- **ENTRIES**:
********
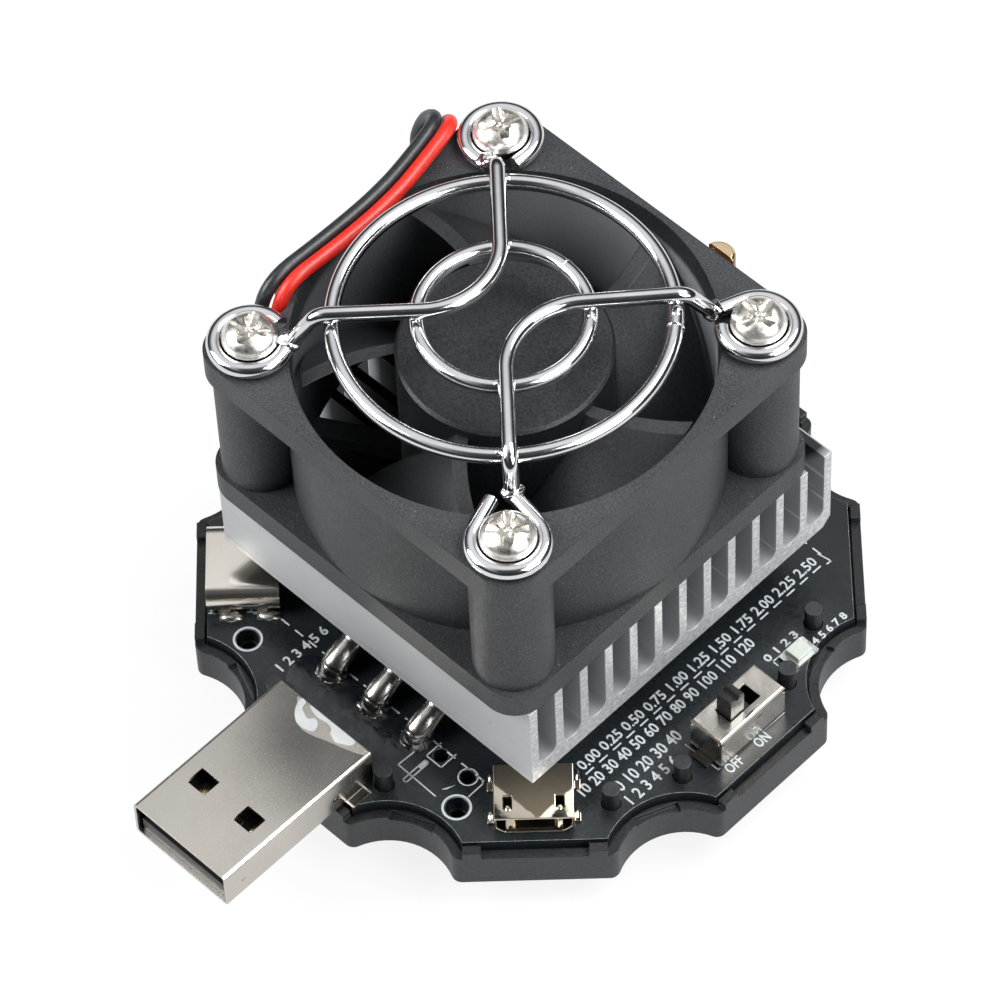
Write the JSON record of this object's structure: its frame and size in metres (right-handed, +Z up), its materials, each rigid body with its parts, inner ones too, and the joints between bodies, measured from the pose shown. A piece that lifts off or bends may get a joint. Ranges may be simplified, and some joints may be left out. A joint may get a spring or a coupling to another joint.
{
  "type": "dc electronic load",
  "caption": "Compact dc electronic load: octagonal meter base, finned heatsink, guarded axial fan, plug, sockets, load switch and adjuster shaft.",
  "frame": {"origin": "centre of the flat underside of the base, in the display window's outer face", "axes": "+Z up along the fan axis direction, -Y along the plug towards its mouth, +X towards the load switch"},
  "size_m": [0.063, 0.077, 0.0513],
  "materials": {
    "housing": "fine spark texture",
    "window": "clear",
    "display": "dark glass",
    "foam": "matt",
    "board": "glossy lacquer",
    "black_plastic": "satin",
    "chip": "matt",
    "plated_steel": "nickel plate, satin",
    "contact": "gold plate",
    "lamp": "translucent",
    "solder": "bright solder",
    "heatsink": "extruded, sawn ends",
    "brass": "turned",
    "fan_plastic": "fine spark texture",
    "winding": "enamelled",
    "magnet": "matt",
    "shaft_steel": "ground",
    "guard_wire": "bright plate",
    "screw": "nickel plate",
    "black_lead": "smooth insulation",
    "red_lead": "smooth insulation"
  },
  "bodies": {
    "base": {"adjuster_body": "black_plastic", "adjuster_bushing": "brass", "amplifier_chip": "chip", "base_housing": "housing", "bearing_bush": "brass", "controller_chip": "chip", "display_foam": "foam", "display_module": "display", "display_window": "window", "fan_circuit_board": "board", "fan_frame": "fan_plastic", "fan_header": "black_plastic", "fan_lead_black": "black_lead", "fan_lead_red": "red_lead", "fan_plug": "black_plastic", "fan_screws": "screw", "fan_stator": "winding", "finger_guard": "guard_wire", "heatsink": "heatsink", "load_led": "lamp", "load_switch_base": "black_plastic", "load_switch_case": "plated_steel", "main_board": "board", "micro_usb_insert": "black_plastic", "micro_usb_shell": "plated_steel", "mode_tact_switch": "black_plastic", "power_transistor": "chip", "sense_resistor": "chip", "thermal_pad": "foam", "transistor_legs": "solder", "usb_a_contacts": "contact", "usb_a_insert": "black_plastic", "usb_a_shell": "plated_steel", "usb_c_insert": "black_plastic", "usb_c_shell": "plated_steel"},
    "fan_rotor": {"fan_rotor": "fan_plastic", "rotor_magnet": "magnet", "rotor_shaft": "shaft_steel"},
    "load_switch_knob": {"load_switch_knob": "black_plastic"},
    "adjuster_shaft": {"adjuster_shaft": "brass"},
    "mode_button": {"mode_button": "black_plastic"}
  },
  "joints": [
    {"name": "fan_spin", "type": "hinge", "parent": "base", "child": "fan_rotor", "pos_m": [0, -0.00175, 0.035], "axis": [0, 0, 1], "continuous": true},
    {"name": "load_switch_slide", "type": "slide", "parent": "base", "child": "load_switch_knob", "axis": [0, 1, 0], "range_m": [0, 0.002]},
    {"name": "adjuster_turn", "type": "hinge", "parent": "base", "child": "adjuster_shaft", "pos_m": [0, 0.0262, 0.02], "axis": [0, 0, 1], "range_deg": [-150, 150]},
    {"name": "mode_press", "type": "slide", "parent": "base", "child": "mode_button", "axis": [0, 0, 1], "range_m": [0, 0.0005], "stiffness_N_per_m": 200, "springref_m": -0.0002}
  ]
}
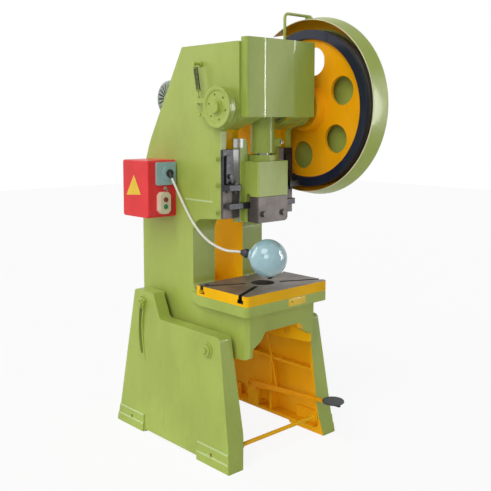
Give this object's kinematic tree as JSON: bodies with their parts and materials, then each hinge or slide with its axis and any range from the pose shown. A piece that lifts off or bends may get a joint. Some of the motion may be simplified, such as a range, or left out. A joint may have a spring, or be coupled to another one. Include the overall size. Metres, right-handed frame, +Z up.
********
- **WRITTEN INSTRUCTION**: Reproduce the entire listing word for word.

- **RESULT OF THIS TASK**:
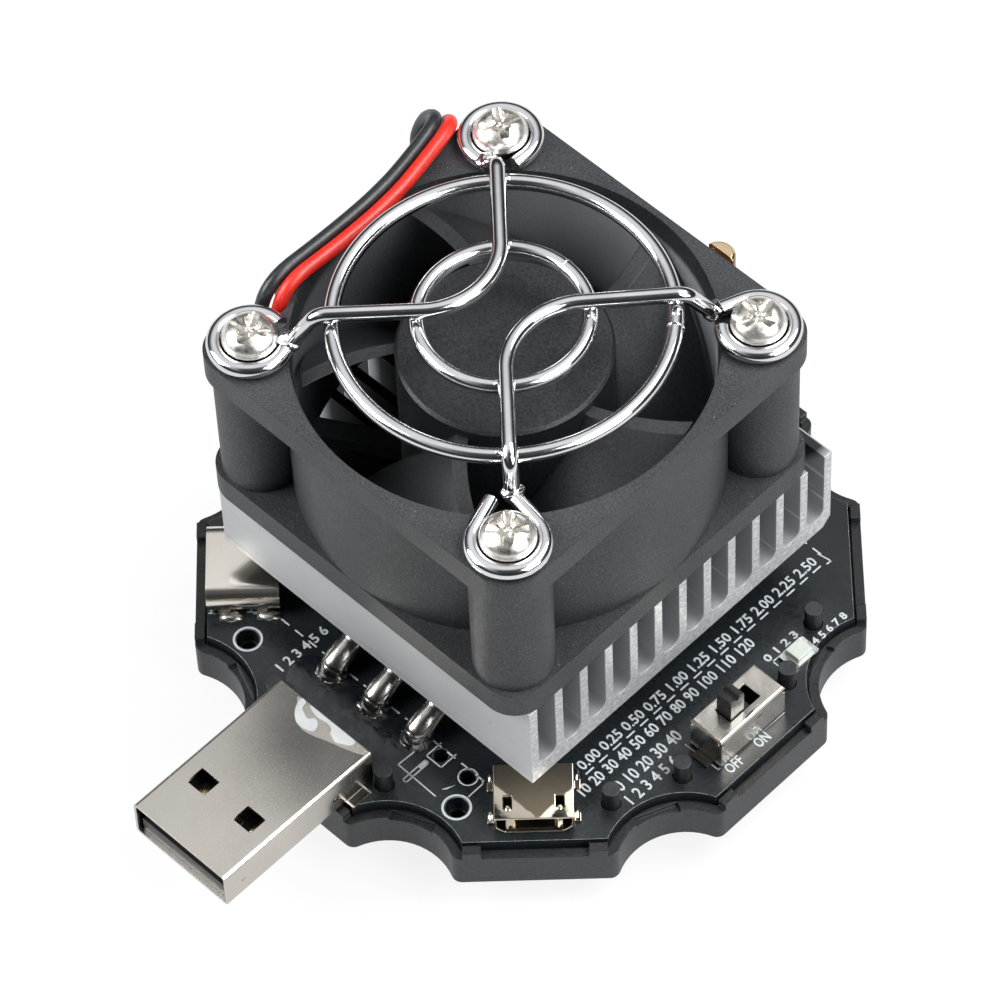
Write the JSON record of this object's structure: its frame and size in metres (right-handed, +Z up), its materials, each rigid body with its parts, inner ones too, and the joints between bodies, measured from the pose shown. A piece that lifts off or bends may get a joint. Ranges may be simplified, and some joints may be left out. A joint may get a spring or a coupling to another joint.
{
  "type": "dc electronic load",
  "caption": "Compact dc electronic load: octagonal meter base, finned heatsink, guarded axial fan, plug, sockets, load switch and adjuster shaft.",
  "frame": {"origin": "centre of the flat underside of the base, in the display window's outer face", "axes": "+Z up along the fan axis direction, -Y along the plug towards its mouth, +X towards the load switch"},
  "size_m": [0.063, 0.077, 0.0513],
  "materials": {
    "housing": "fine spark texture",
    "window": "clear",
    "display": "dark glass",
    "foam": "matt",
    "board": "glossy lacquer",
    "black_plastic": "satin",
    "chip": "matt",
    "plated_steel": "nickel plate, satin",
    "contact": "gold plate",
    "lamp": "translucent",
    "solder": "bright solder",
    "heatsink": "extruded, sawn ends",
    "brass": "turned",
    "fan_plastic": "fine spark texture",
    "winding": "enamelled",
    "magnet": "matt",
    "shaft_steel": "ground",
    "guard_wire": "bright plate",
    "screw": "nickel plate",
    "black_lead": "smooth insulation",
    "red_lead": "smooth insulation"
  },
  "bodies": {
    "base": {"adjuster_body": "black_plastic", "adjuster_bushing": "brass", "amplifier_chip": "chip", "base_housing": "housing", "bearing_bush": "brass", "controller_chip": "chip", "display_foam": "foam", "display_module": "display", "display_window": "window", "fan_circuit_board": "board", "fan_frame": "fan_plastic", "fan_header": "black_plastic", "fan_lead_black": "black_lead", "fan_lead_red": "red_lead", "fan_plug": "black_plastic", "fan_screws": "screw", "fan_stator": "winding", "finger_guard": "guard_wire", "heatsink": "heatsink", "load_led": "lamp", "load_switch_base": "black_plastic", "load_switch_case": "plated_steel", "main_board": "board", "micro_usb_insert": "black_plastic", "micro_usb_shell": "plated_steel", "mode_tact_switch": "black_plastic", "power_transistor": "chip", "sense_resistor": "chip", "thermal_pad": "foam", "transistor_legs": "solder", "usb_a_contacts": "contact", "usb_a_insert": "black_plastic", "usb_a_shell": "plated_steel", "usb_c_insert": "black_plastic", "usb_c_shell": "plated_steel"},
    "fan_rotor": {"fan_rotor": "fan_plastic", "rotor_magnet": "magnet", "rotor_shaft": "shaft_steel"},
    "load_switch_knob": {"load_switch_knob": "black_plastic"},
    "adjuster_shaft": {"adjuster_shaft": "brass"},
    "mode_button": {"mode_button": "black_plastic"}
  },
  "joints": [
    {"name": "fan_spin", "type": "hinge", "parent": "base", "child": "fan_rotor", "pos_m": [0, -0.00175, 0.035], "axis": [0, 0, 1], "continuous": true},
    {"name": "load_switch_slide", "type": "slide", "parent": "base", "child": "load_switch_knob", "axis": [0, 1, 0], "range_m": [0, 0.002]},
    {"name": "adjuster_turn", "type": "hinge", "parent": "base", "child": "adjuster_shaft", "pos_m": [0, 0.0262, 0.02], "axis": [0, 0, 1], "range_deg": [-150, 150]},
    {"name": "mode_press", "type": "slide", "parent": "base", "child": "mode_button", "axis": [0, 0, 1], "range_m": [0, 0.0005], "stiffness_N_per_m": 200, "springref_m": -0.0002}
  ]
}
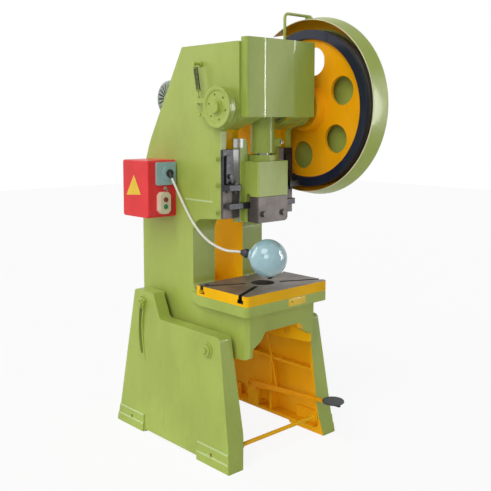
Give this object's kinematic tree as JSON: bodies with their parts and materials, then each hinge or slide with its axis and any range from the pose shown. A piece that lifts off or bends may get a joint. Some of the motion may be simplified, such as a range, or left out. A joint may have a spring, or be coupled to another one. Include the overall size. Metres, right-handed frame, +Z up.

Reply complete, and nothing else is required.